Status assignment. If no gaps, evidence_sufficient. Else if the count threshold is met (only freshness or integrity gaps remain), evidence_partial. Otherwise evidence_insufficient.
Strength assignment. Count at or above $2 \times \text{min\_evidence\_count}$ AND freshest age below staleness_hours / 4 produces strong. Count at or above the minimum AND freshest age inside the staleness window produces moderate. Any qualifying records below those bars are weak. No records are absent.
Future-timestamp downgrade. If any record carries a future timestamp, strength drops one tier (strong to moderate, moderate to weak). The freshness signal cannot be trusted when the clock cannot be trusted.

EU AI Act per-article thresholds

The defaults below are the values shipped in EU_AI_ACT_REQUIREMENTS in vaara/compliance/engine.py. A deployer can override them by registering a custom RegulatoryRequirement with the engine.

Article	Title	Min count	Staleness window	Strong-count	Strong-freshness	Critical
9(1)	Risk Management System	10	720 h (30 d)	20	180 h (7.5 d)	yes
9(2)(a)	Risk Identification and Analysis	5	720 h	10	180 h	yes
9(4)(a)	Risk Mitigation Measures	3	720 h	6	180 h	yes
9(7)	Testing Procedures	10	720 h	20	180 h	yes
11(1)	Technical Documentation	n/a	n/a	n/a	n/a	yes (external)
12(1)	Record-Keeping (Logging)	20	720 h	40	180 h	yes
13(1)	Transparency and Provision of Information	5	720 h	10	180 h	yes
14(1)	Human Oversight: Design	1	720 h	2	180 h	yes
14(4)(d)	Human Oversight: Override Capability	1	720 h	2	180 h	no
15(1)	Accuracy, Robustness and Cybersecurity	10	168 h (7 d)	20	42 h	yes
61(1)	Post-Market Monitoring	20	720 h	40	180 h	yes

Article 11(1) is the external-evidence row.

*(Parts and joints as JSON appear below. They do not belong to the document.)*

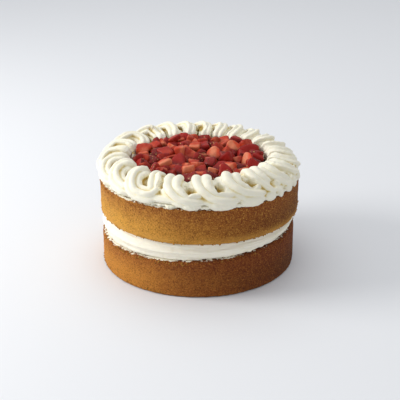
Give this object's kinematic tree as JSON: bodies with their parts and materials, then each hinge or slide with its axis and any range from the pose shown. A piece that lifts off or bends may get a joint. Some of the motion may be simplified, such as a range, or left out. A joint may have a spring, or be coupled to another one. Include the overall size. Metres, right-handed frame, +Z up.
{
  "type": "strawberry cream sponge cake",
  "caption": "Round sandwich sponge cake with a cream filling, a piped border of cream loops and a heap of cut strawberries on top.",
  "frame": {"origin": "middle of the foot of the lower sponge, on the surface the cake stands on", "axes": "+Z up through the layers; the start and the lifted end of the piped border face -Y"},
  "size_m": [0.2006, 0.201, 0.1162],
  "materials": {
    "sponge": "matte",
    "cream": "satin",
    "strawberry": "gloss"
  },
  "bodies": {
    "root": {"sponge_lower": "sponge", "cream_filling": "cream", "sponge_upper": "sponge", "cream_top": "cream", "piped_border": "cream", "strawberries": "strawberry"}
  },
  "joints": []
}
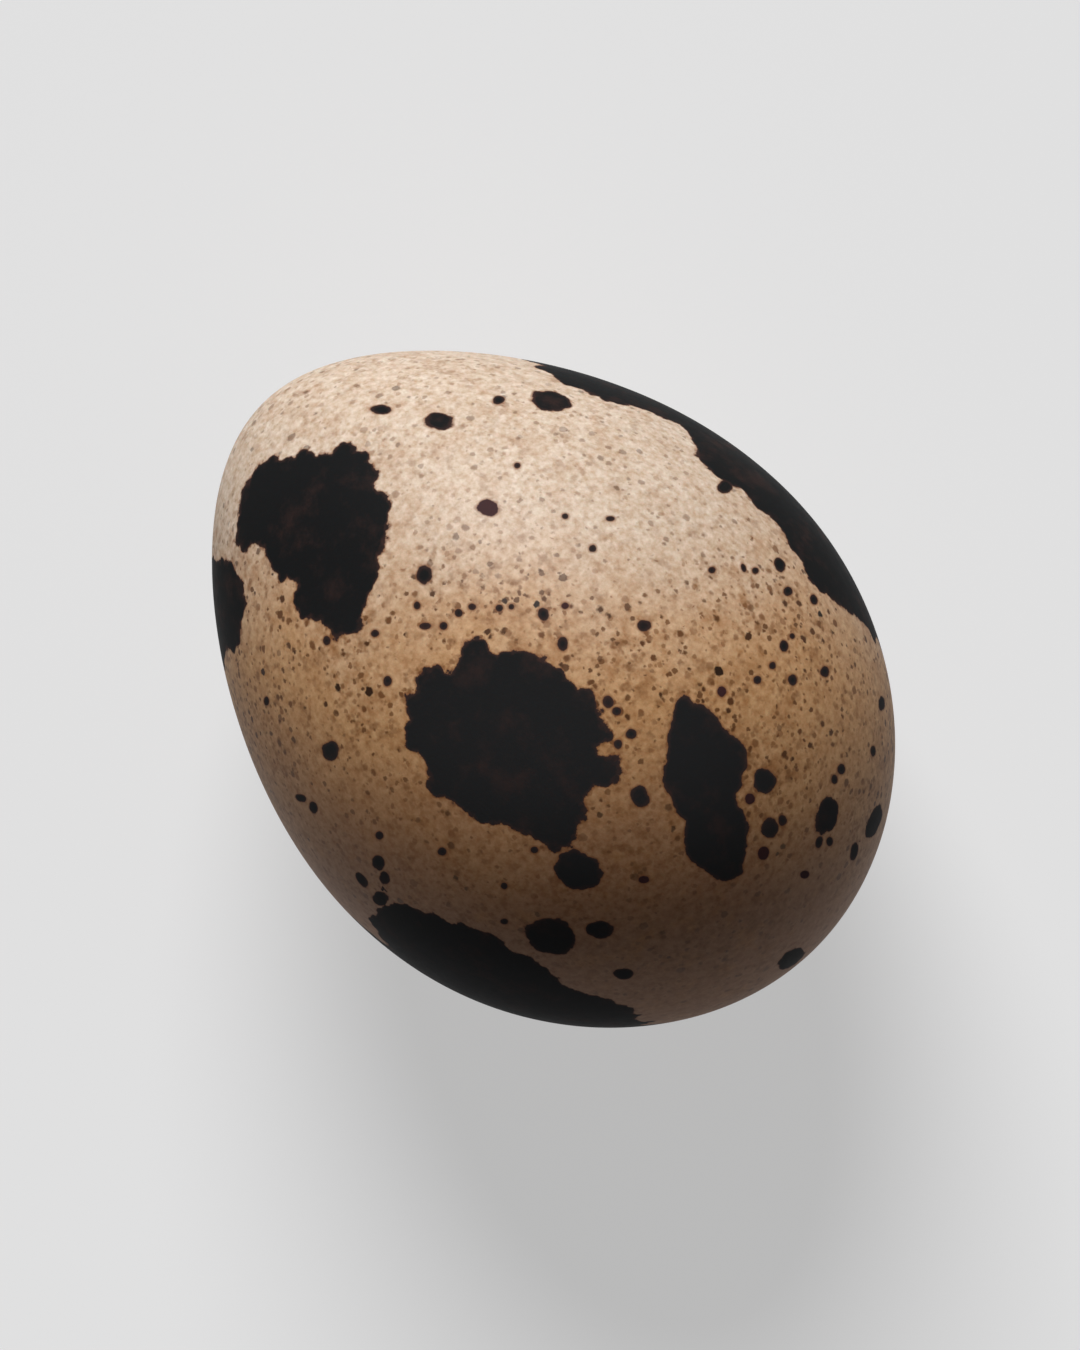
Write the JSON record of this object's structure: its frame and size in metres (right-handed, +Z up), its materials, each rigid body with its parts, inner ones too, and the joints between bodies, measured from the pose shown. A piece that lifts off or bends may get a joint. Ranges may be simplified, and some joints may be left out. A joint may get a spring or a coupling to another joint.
{
  "type": "quail egg",
  "caption": "Whole speckled quail egg lying on its side, tapered to one end, resting on a small flat spot under its widest girth.",
  "frame": {"origin": "middle of the small flat rest spot, under the widest girth, on the surface that the egg lies on", "axes": "+X along the egg toward its pointed end, +Y across the egg, +Z up"},
  "size_m": [0.0331, 0.026, 0.0258],
  "materials": {
    "shell": "satin"
  },
  "bodies": {
    "root": {"quail_egg": "shell"}
  },
  "joints": []
}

It does not consume runtime events. The threshold table is intentionally blank.

Article 15(1) is the only EU AI Act row with a non-default staleness window. It defaults to 168 hours (one week) because accuracy and robustness signals are expected to be refreshed on a roughly weekly calibration cadence, not a monthly one.

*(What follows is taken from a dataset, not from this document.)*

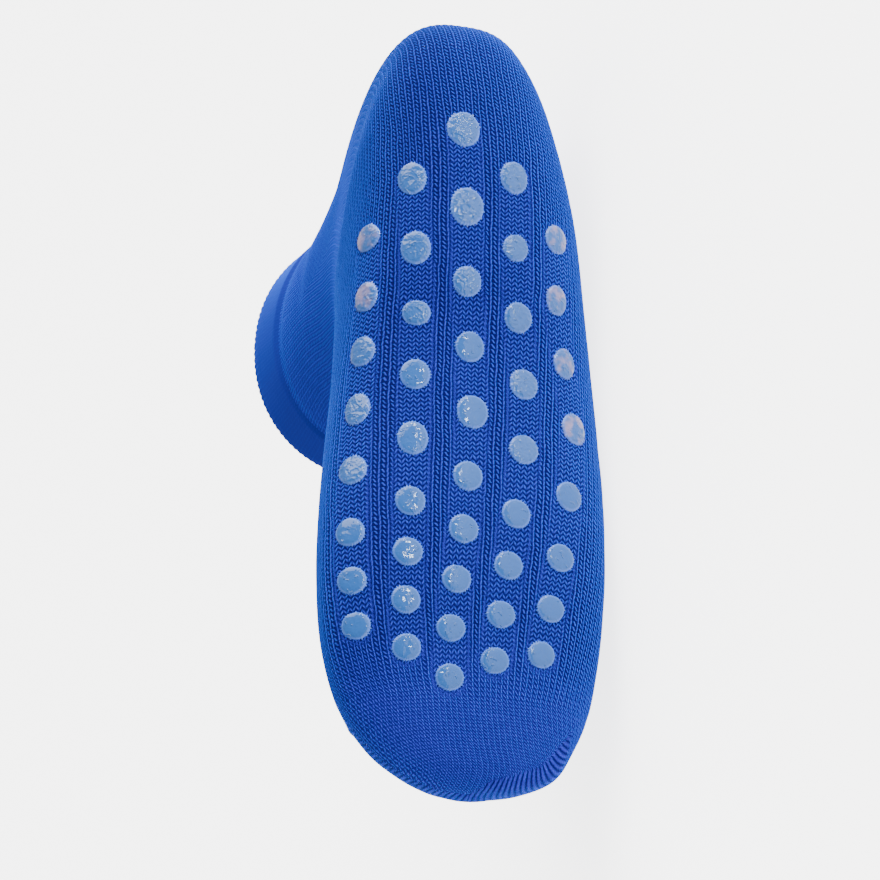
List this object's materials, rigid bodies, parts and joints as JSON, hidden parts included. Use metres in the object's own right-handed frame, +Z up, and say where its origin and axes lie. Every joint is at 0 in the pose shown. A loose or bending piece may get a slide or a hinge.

A requirement marked is_critical=True participates in the overall-status roll-up. The overall report status is the worst status across all critical articles: any critical evidence_insufficient collapses the report to evidence_insufficient overall.

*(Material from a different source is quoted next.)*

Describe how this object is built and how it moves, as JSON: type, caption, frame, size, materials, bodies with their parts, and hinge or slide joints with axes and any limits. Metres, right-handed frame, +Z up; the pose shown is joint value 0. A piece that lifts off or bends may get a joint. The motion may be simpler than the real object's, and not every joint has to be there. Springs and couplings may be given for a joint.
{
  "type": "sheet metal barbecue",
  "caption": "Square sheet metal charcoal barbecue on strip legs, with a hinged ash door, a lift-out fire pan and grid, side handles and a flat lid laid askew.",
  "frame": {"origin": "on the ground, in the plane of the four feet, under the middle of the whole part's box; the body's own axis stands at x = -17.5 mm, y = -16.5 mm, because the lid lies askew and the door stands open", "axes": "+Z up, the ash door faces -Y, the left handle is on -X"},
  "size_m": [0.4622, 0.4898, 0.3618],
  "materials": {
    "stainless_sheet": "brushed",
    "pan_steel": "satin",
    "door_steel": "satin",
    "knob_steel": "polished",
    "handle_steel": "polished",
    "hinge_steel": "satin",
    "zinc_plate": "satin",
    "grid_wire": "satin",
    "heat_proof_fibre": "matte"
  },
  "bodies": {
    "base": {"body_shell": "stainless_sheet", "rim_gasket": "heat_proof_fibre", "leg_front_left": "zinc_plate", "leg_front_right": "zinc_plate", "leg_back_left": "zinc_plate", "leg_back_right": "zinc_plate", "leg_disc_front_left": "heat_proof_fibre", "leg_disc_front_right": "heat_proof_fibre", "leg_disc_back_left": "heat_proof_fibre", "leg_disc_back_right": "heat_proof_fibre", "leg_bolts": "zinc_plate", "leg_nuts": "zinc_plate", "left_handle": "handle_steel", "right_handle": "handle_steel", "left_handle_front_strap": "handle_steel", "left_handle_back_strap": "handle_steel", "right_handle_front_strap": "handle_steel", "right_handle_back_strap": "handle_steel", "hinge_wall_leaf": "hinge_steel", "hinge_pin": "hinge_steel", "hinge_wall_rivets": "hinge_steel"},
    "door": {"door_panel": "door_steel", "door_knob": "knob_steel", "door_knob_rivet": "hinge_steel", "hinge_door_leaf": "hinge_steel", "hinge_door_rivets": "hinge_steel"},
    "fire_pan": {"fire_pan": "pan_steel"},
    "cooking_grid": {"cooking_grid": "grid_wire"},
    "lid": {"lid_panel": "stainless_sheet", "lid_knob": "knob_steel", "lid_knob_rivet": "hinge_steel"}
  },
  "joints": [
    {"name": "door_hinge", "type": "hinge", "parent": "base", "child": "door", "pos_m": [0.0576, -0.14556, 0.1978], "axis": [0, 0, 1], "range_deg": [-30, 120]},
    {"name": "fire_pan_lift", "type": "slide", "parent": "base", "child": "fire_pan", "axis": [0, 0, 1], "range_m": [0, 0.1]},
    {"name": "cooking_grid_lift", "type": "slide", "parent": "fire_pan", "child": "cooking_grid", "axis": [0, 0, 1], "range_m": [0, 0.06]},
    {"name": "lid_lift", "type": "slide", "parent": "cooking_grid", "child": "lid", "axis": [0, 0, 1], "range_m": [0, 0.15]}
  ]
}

DORA per-article thresholds

Article	Title	Min count	Staleness window	Strong-count	Strong-freshness	Critical
10(1)	ICT Risk Management: Protection and Prevention	5	720 h	10	180 h	yes
12(1)	ICT Incident Detection	10	720 h	20	180 h	yes
13(1)	ICT Incident Response and Learning	5	720 h	10	180 h	no

What an auditor sees

Every ArticleEvidence entry in a report carries a verdict_inputs block with the threshold values the engine compared against and the actual values it observed. Example (abbreviated) for Article 12(1):

{
  "article": "Article 12(1)",
  "status": "evidence_sufficient",
  "strength": "strong",
  "evidence_count": 47,
  "freshest_evidence_age_hours": 1.3,
  "oldest_evidence_age_hours": 168.7,
  "verdict_inputs": {
    "min_evidence_count": 20,
    "staleness_hours": 720.0,
    "evidence_count_observed": 47,
    "freshest_evidence_age_hours": 1.3,
    "future_timestamp_count": 0,
    "chain_intact": true,
    "strength_thresholds": {
      "strong_min_count": 40,
      "strong_max_age_hours": 180.0,
      "moderate_min_count": 20,
      "moderate_max_age_hours": 720.0
    },
    "verdict_reasons": [
      "Status SUFFICIENT: 47 record(s) >= threshold 20, freshest 1.3h within 720h staleness window, no clock-skew indicators.",
      "Strength STRONG: 47 >= 2x threshold (40) and freshness 1.3h < staleness/4 (180.0h)."
    ]
  }
}

The same article rendered after a broken chain produces:

{
  "article": "Article 12(1)",
  "status": "evidence_insufficient",
  "strength": "absent",
  "verdict_inputs": {
    "chain_intact": false,
    "verdict_reasons": [
      "Audit chain integrity compromised; status pinned to INSUFFICIENT and strength to ABSENT regardless of per-article evidence count.",
      "Status SUFFICIENT: 47 record(s) >= threshold 20, freshest 1.3h within 720h staleness window, no clock-skew indicators.",
      "Strength STRONG: 47 >= 2x threshold (40) and freshness 1.3h < staleness/4 (180.0h)."
    ]
  }
}

The second and third lines are preserved so an auditor can see what the verdict would have been on the underlying evidence had the chain held. The first line is the pin.

What this document is not

This is an evidence-sufficiency reference, not a conformity determination. The engine produces structured evidence with rationale. A conformity verdict under the EU AI Act is made by the deployer (and, for high-risk systems, a Notified Body), not by a library. The deployer's auditor reads the per-article thresholds in this document alongside the rationale lines in verdict_inputs.verdict_reasons and forms their own judgement.